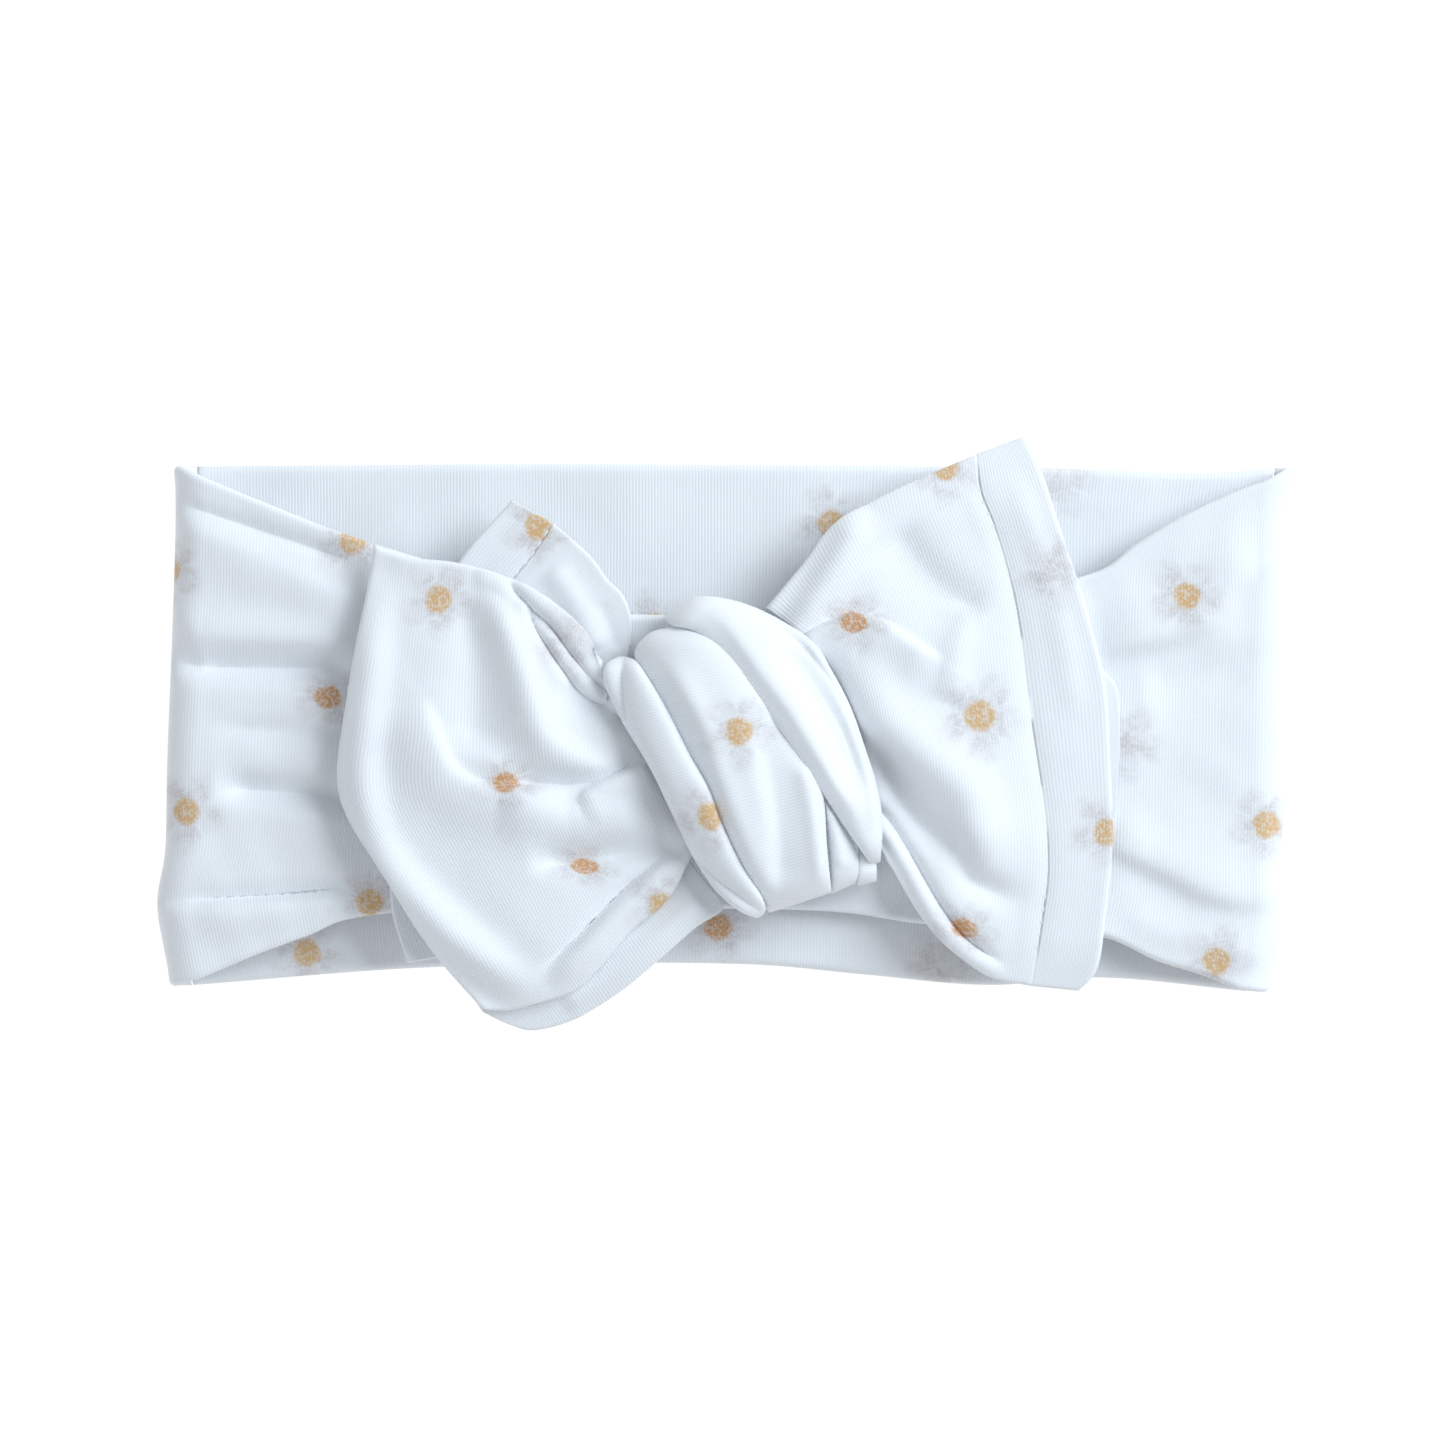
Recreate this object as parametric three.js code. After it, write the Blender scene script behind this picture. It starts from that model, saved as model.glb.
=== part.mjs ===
// A knotted headband lying flat, in millimetres, +Z up.
// The band is a flat tube of stretch jersey that goes round the head and is tied on itself at the front.
// Origin: middle of the outline, on the surface the band lies on. +X runs along the band, and the knot is at +Z.
import * as THREE from "three";

// ---- Driving dimensions ----
const HALF_LENGTH = 96.1; // flattened loop, to the outermost point of each side fold
const HALF_SPREAD = 50.05; // to the tip of the right tail, and to the lowest edge of the left loop
const FOLD_X = 88.5; // where the side folds meet the back and front panels
const PLY = 0.8; // one layer of the tube
const GAP = 0.3; // air between pieces that touch
const SEAM = 0.4; // plan gap between sections that lie side by side
const BACK_TOP = 2.8; // top of the back panel's two plies
const FRONT_LOW = 8.3; // underside of the front panels, so the head opening lies between
const FRONT_THICK = 1.8; // two plies of the front panels, gathered a little
const FRONT_MID = FRONT_LOW + FRONT_THICK / 2;
const BAND_EDGE_Y = 40; // beyond this, the loop and the tails hang over the edge of the band
const HANG = 0.4; // drop for each millimetre beyond it
const THREAD_RADIUS = 0.25;

// ---- Materials ----
const jersey = () => new THREE.MeshStandardMaterial({ color: 0xf2f5f8, roughness: 0.95, metalness: 0 });
const thread = () => new THREE.MeshStandardMaterial({ color: 0xe9edf1, roughness: 0.7, metalness: 0 });

// ---- Geometry helpers ----
const curve = (points) =>
  new THREE.CatmullRomCurve3(points.map((p) => new THREE.Vector3(...p)), false, "centripetal");

const level = (points, z) => points.map(([x, y]) => [x, y, z]);

const moved = (points, dx, dy, dz = 0) => points.map(([x, y, z]) => [x + dx, y + dy, z + dz]);

const atLeast = (value, limit) => Math.max(value, limit);

const hang = (y) => HANG * atLeast(Math.abs(y) - BAND_EDGE_Y, 0);

// A closed solid from two grids of points, (columns + 1) by (rows + 1) each: an upper and a lower surface.
function gridSolid(upper, lower, columns, rows) {
  const position = [];
  for (const grid of [upper, lower])
    for (const p of grid) position.push(p.x, p.y, p.z);
  const size = (columns + 1) * (rows + 1);
  const id = (i, j, side) => side * size + i * (rows + 1) + j;
  const index = [];
  const quad = (a, b, c, d) => index.push(a, b, c, a, c, d);
  for (let i = 0; i < columns; i++)
    for (let j = 0; j < rows; j++) {
      quad(id(i, j, 0), id(i, j + 1, 0), id(i + 1, j + 1, 0), id(i + 1, j, 0));
      quad(id(i, j, 1), id(i + 1, j, 1), id(i + 1, j + 1, 1), id(i, j + 1, 1));
    }
  for (let i = 0; i < columns; i++) {
    quad(id(i, 0, 0), id(i + 1, 0, 0), id(i + 1, 0, 1), id(i, 0, 1));
    quad(id(i + 1, rows, 0), id(i, rows, 0), id(i, rows, 1), id(i + 1, rows, 1));
  }
  for (let j = 0; j < rows; j++) {
    quad(id(0, j + 1, 0), id(0, j, 0), id(0, j, 1), id(0, j + 1, 1));
    quad(id(columns, j, 0), id(columns, j + 1, 0), id(columns, j + 1, 1), id(columns, j, 1));
  }
  const geometry = new THREE.BufferGeometry();
  geometry.setAttribute("position", new THREE.Float32BufferAttribute(position, 3));
  geometry.setIndex(index);
  return geometry;
}

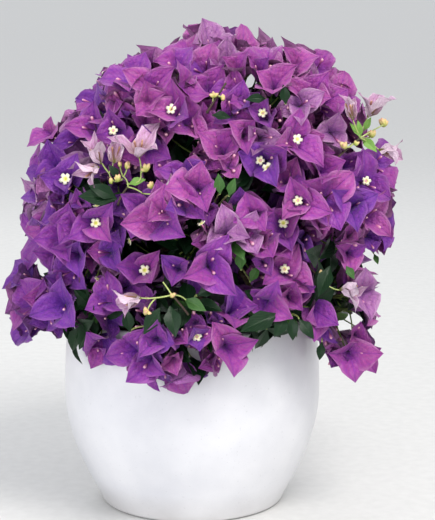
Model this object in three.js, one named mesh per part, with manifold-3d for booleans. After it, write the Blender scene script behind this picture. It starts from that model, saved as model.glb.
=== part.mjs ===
// A bougainvillea bush in a round white pot, in millimetres, with +Z up.
// The origin is the middle of the pot's flat underside, and -Y is the side that is seen first.
//
// One short woody stem stands on the soil. Boughs leave it and each ends at a mass of its own.
// The crown is a set of balls in rings: every ball is the space of one mass, and where two balls
// meet, the plane through their seam parts them. In each mass a stem divides into branches, and
// these into stalks that each hold one spray, which is three papery bracts or three leaves.
import * as THREE from "three";
import { mergeVertices } from "three/addons/utils/BufferGeometryUtils.js";
import Module from "manifold-3d";

const wasm = await Module();
wasm.setup();

const clearance = 0.3; // between any two solids that would touch

const pot = {
  height: 184,
  footRadius: 86,
  footBevel: 4,
  bellyRadius: 122,
  bellyHeight: 108,
  rimRadius: 117,
  lipRadius: 4,
  wall: 8,
  floor: 10,
  sides: 32,
  profileSteps: 4,
};
const soil = { drop: 18, slope: 5, flatRadius: 22 };

const trunk = {
  height: 112,
  baseRadius: 9.5,
  tipRadius: 5,
  flare: 4.5,
  flareHeight: 9,
  sway: 3.5,
  sides: 8,
  steps: 8,
};

// The middle of the crown, from which the masses look outwards.
const crownCore = new THREE.Vector3(12, 0, pot.height + 92);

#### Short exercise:
Every line that holds the word "from" should be extracted.

#### Response:
Recreate this object as parametric three.js code. After it, write the Blender scene script behind this picture. It starts from that model, saved as model.glb.
import * as THREE from "three";
// A closed solid from two grids of points, (columns + 1) by (rows + 1) each: an upper and a lower surface.
Model this object in three.js, one named mesh per part, with manifold-3d for booleans. After it, write the Blender scene script behind this picture. It starts from that model, saved as model.glb.
import * as THREE from "three";
import { mergeVertices } from "three/addons/utils/BufferGeometryUtils.js";
import Module from "manifold-3d";
// The middle of the crown, from which the masses look outwards.